On a straight course, the entire differential case rotates in unison, such that both drive wheels rotate at the same speed so as to maintain a 1:1 torque relationship between them. The pinion gears do not rotate on the cross-shaft pinion pin, but merely provide direct engagement between the bevel ring gear and the bevel gears on the drive shafts. However, during cornering, the pinions will rotate as necessary so as to permit the drive shaft coupled to the outer wheel to rotate faster than the drive shaft coupled to the inner wheel. In effect, the pinions serve to establish an equilibrium of torques and forces between the drive wheels.
While the above description covers the very basic operation of most differentials currently in production, other differential gear systems have been proposed. One such system is a worm and worm gear combination. Worm gears are a desirable alternative to the more conventional bevel gear/pinion arrangement in that they provide for a quieter and smoother gear reduction, with a large contact area between the worm thread and the worm gear teeth that promotes a high load capacity. Worm gear systems are also desirable in that they are capable of very large reduction ratios for a given center distance between shafts. Accordingly, worm gear systems can provide an extremely compact gear reduction capable of high speeds and torques. Compactness is a highly desirable feature in automotive applications where size, weight and ground clearance are important considerations.
Examples of worm gear differentials known in the prior art include U.S. Pat. No. 1,322,392 to Atwood, U.S. Pat. No. 1,536,112 to Lindgren, U.S. Pat. No. 1,704,861 to Lewis, U.S. Pat. No. 2,043,006 to Morgan and U.S. Pat. No. 4,128,021 to Knowles. Each of these prior art worm gear differentials generally teach the use of a worm which is driven by the vehicle's drive shaft. The worm meshes with a worm gear formed on a differential case. At least one, and more often both, of the wheel drive shafts are driven by the worm gear through a suitable mechanism that provides differential operation between the drive wheels. For example, the differential mechanism taught by Morgan is a more or less conventional differential bevel gear/pinion arrangement. However, as a result, the differential taught by Morgan is rather large and complicated in its construction due to the number of components required.
In contrast, Atwood, Lindgren, Lewis and Knowles teach the use of a slip clutch member mounted on at least one of a pair of drive axles for providing the desired differential operation of the drive wheels. Lindgren, Lewis and Knowles rely on engagement features formed on the clutch members which engage specially adapted surfaces of the worm gear, necessitating a worm gear which is structurally complicated in its design and construction. In contrast to the engagement features taught by Lindgren, Lewis and Knowles, Atwood teaches the use of a single frictional slip member which engages an annular recessed surface formed in the worm gear, which again results in a somewhat complicated worm gear form. The final rear drives taught by the above prior art are further complicated because the drive axles and the worm gears are maintained concentric with each other by independent bearing supports. Accordingly, the prior art differential mechanisms increase the overall size of the entire final drive assembly. As a result, the desirable compactness of a worm gear system is lost to some degree with worm gear differentials known in the prior art.

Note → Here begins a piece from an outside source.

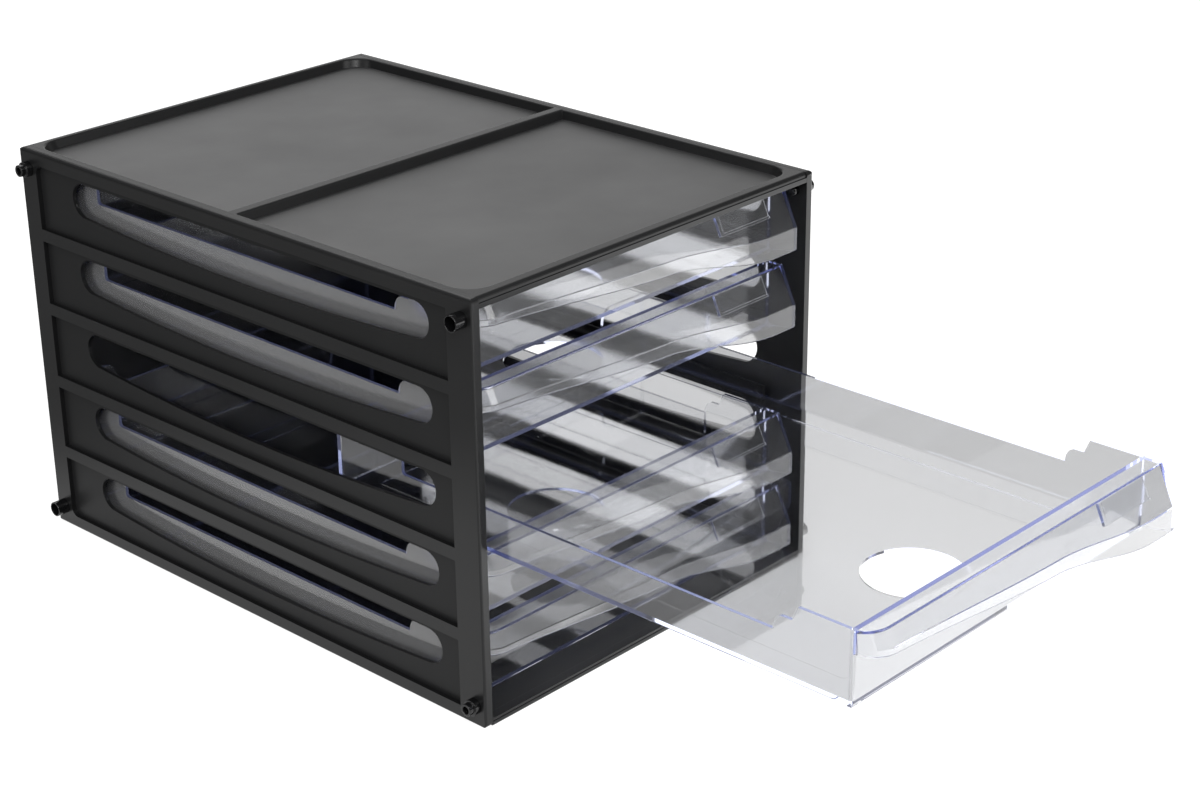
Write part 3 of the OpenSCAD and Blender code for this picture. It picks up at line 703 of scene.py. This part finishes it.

Furthermore, independent support of the worm gear and the drive axles results in a less rigid final drive assembly, in that the worm gear and the drive axles are supported by different sections of the differential housing and offer little, if any, structural support to each other. Rigidity and stiffness in a worm gear system is necessary to inhibit deflection and torsional displacement of the worm gear relative to the worm, particularly in view of the significant forces generated between the worm and worm gear which act to separate them.
Accordingly, what is needed is a compact automotive final drive assembly which incorporates a worm gear system for purposes of minimizing the size of the final drive assembly, so as to minimize weight and provide for maximum ground clearance, wherein the worm gear system utilizes an uncomplicated worm gear configuration which, in cooperation with the drive axles, enhances the structural rigidity of the final drive assembly.